Observing the panels from left to right, the first screen situates an Indigenous woman emerging from a pristine river surrounded by a lush forest. The center panel zooms in on the two central figures’ hands pouring water back and forth between clear vessels. In the final screen a white male collapses onto the dry, cracked surface of a High Desert wasteland.

Garden of Earthly Delights uses two natural High Desert settings representing either an abundance of water or an extreme lack thereof. The protagonists reflect the socio-political tension between two groups in conflict over water rights: the Native peoples who have inhabited the area since time immemorial as riparian civilizations with deeply ancestral and spiritual ties to the water supply, and the white settlers who have journeyed west over the past two centuries to establish their homes and industries. This is a cautionary tale of the ultimate price of exploitation.

Awash

Floating above one’s head more than 8 feet from the ground, Awash creates an array of sonic and visual movement. The piece runs 32’ along the Museum hallway, and the viewer walks underneath a 120-speaker network. As sound moves across the speakers, the installation physically moves up and down in one large sinusoidal wave via Dacron string connected to a large rotating disc. The disc connects to 20 rows of speakers, translating rotary motion into smooth vertical movement.

Awash depicts the life, color and environment of the High Desert in a network of sound and moving parts. The kinetic sound sculpture emanates sonic shades of the High Desert while simultaneously flowing as a connected sinusoidal wave spanning 32 feet. The work hovers above the viewers’ heads and envelops them in sight and sound.

The soundscape in Awash has three types of audio: wind, water and color. For these three archetypal sounds, there are two audio modes. These modes either immerse the listener or move sound across the 32-foot structure. To help situate the listener within the High Desert, the piece amplifies field recordings of High Desert wind and Oregon waterways. The outside is brought inside, and across the length of the speaker array, viewers are enveloped in sounds that move above, through and around them. For sounds of color, a recording of a Skinner church organ, played by slowly adding keys and organ stops, creates lush, harmonic textures. These textural colors evoke the richness of the High Desert, a place that is shaped by multiple forces interacting in complex ways.

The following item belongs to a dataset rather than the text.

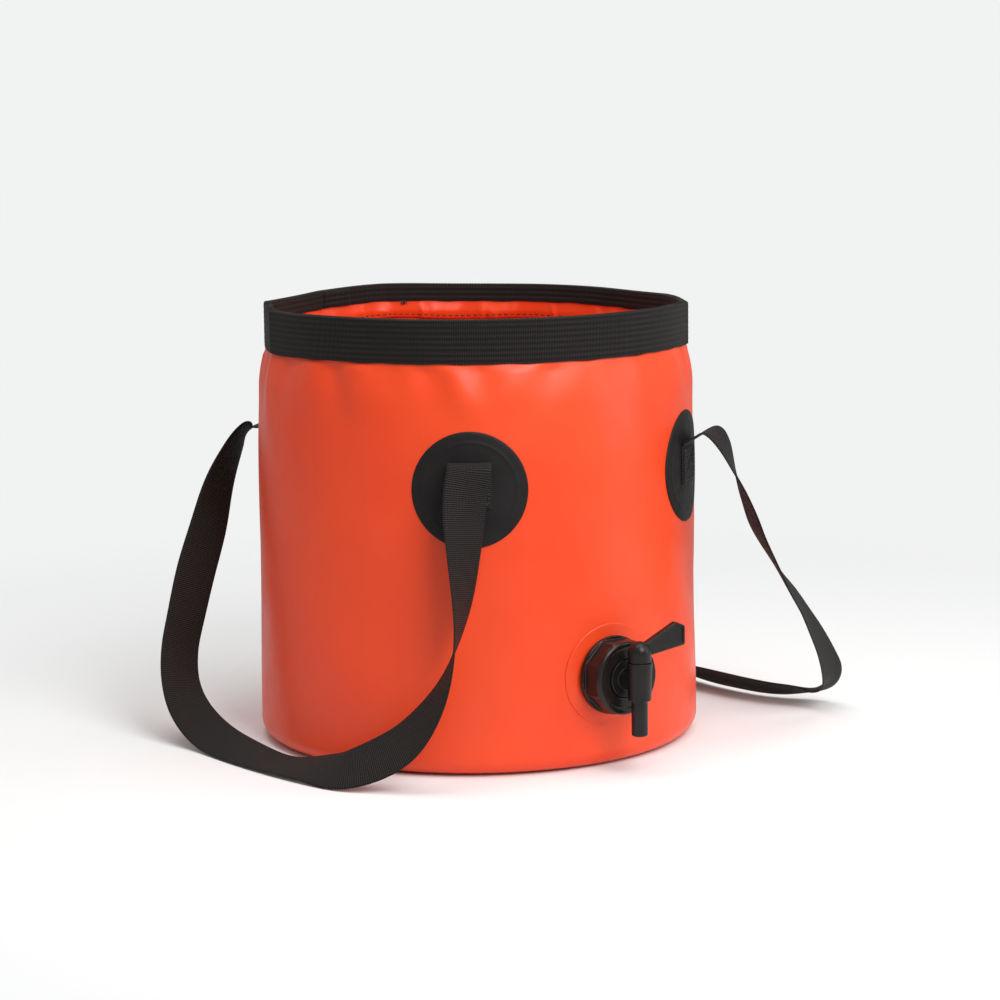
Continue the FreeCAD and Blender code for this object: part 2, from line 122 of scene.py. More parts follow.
# --- mesh helpers ---------------------------------------------------------------------------
def shade_smooth(mesh):
    mesh.polygons.foreach_set("use_smooth", np.ones(len(mesh.polygons), dtype=bool))


def grid(name, points, wrap_u=False, wrap_v=False, u=None, v=None):
    """Mesh of quads through points[i][j]; u and v are the UV coordinates along i and j."""
    nu, nv = points.shape[:2]
    cu = nu if wrap_u else nu - 1
    cv = nv if wrap_v else nv - 1
    i, j = np.meshgrid(np.arange(cu), np.arange(cv), indexing="ij")
    i2, j2 = (i + 1) % nu, (j + 1) % nv
    quads = np.stack([i * nv + j, i2 * nv + j, i2 * nv + j2, i * nv + j2], -1).reshape(-1, 4)
    mesh = bpy.data.meshes.new(name)
    mesh.vertices.add(nu * nv)
    mesh.vertices.foreach_set("co", points.reshape(-1).astype(np.float32))
    mesh.loops.add(quads.size)
    mesh.loops.foreach_set("vertex_index", quads.reshape(-1).astype(np.int32))
    mesh.polygons.add(len(quads))
    mesh.polygons.foreach_set("loop_start", np.arange(0, quads.size, 4, dtype=np.int32))
    mesh.polygons.foreach_set("loop_total", np.full(len(quads), 4, dtype=np.int32))
    if u is not None:
        layer = mesh.uv_layers.new(name="cloth")
        corners = np.stack([
            np.stack([u[i], v[j]], -1), np.stack([u[i + 1], v[j]], -1),
            np.stack([u[i + 1], v[j + 1]], -1), np.stack([u[i], v[j + 1]], -1)], 2)
        layer.data.foreach_set("uv", corners.reshape(-1).astype(np.float32))
    mesh.update(calc_edges=True)
    mesh.validate()
    shade_smooth(mesh)
    return mesh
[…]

Unpacking the technical and mechanical design of Awash parallels understanding the symbiotic and complex forces at play in the water cycle of the High Desert. Ten electrical boards rest atop the structure, driving how sounds move. The boards are synchronously timed to trigger spatialized sounds across the structure. Standing underneath, one can hear and feel how natural forces move around us –– sounds of water and wind flow uninterrupted –– absorbed only by what is present within the space. The energy of sound is acoustically absorbed by bodies and materials in the museum, akin to the way that natural resources are consumed and absorbed within an ecosystem.

Sound waves propagate throughout the space and undulating kinetic motion immerse the viewer. Light shimmers off tessellating shapes hanging midair, evoking an environment teeming with life and motion. Like scales from fish or rings of a tree, the piece marks the shape of a body inside a living ecosystem. Awash is made up of small pieces; yet, the individual components connect to form a mass that has weight.

Awash mirrors the distribution of energy within an ecosystem. In the High Desert, floodplains provide an energy buffer that supports the productivity and sustainability of life, in particular fish populations. The kinetic sound sculpture disperses sound energy across 120 3-watt speakers. As sound moves over longitudinal and lateral planes, the space becomes “awash” with varying frequencies and amplitudes. No one speaker is loud enough to cut through the ambient noise of the environment, but together, the distributed energy of the speaker network moves sound as large, vibrational waves across the constructed landscape of the Museum.

Experience Desert Reflections: Water Shapes the West and let Harmonic Laboratory’s installations wash over you. Desert Reflections is on display through Sunday, September 29, 2019.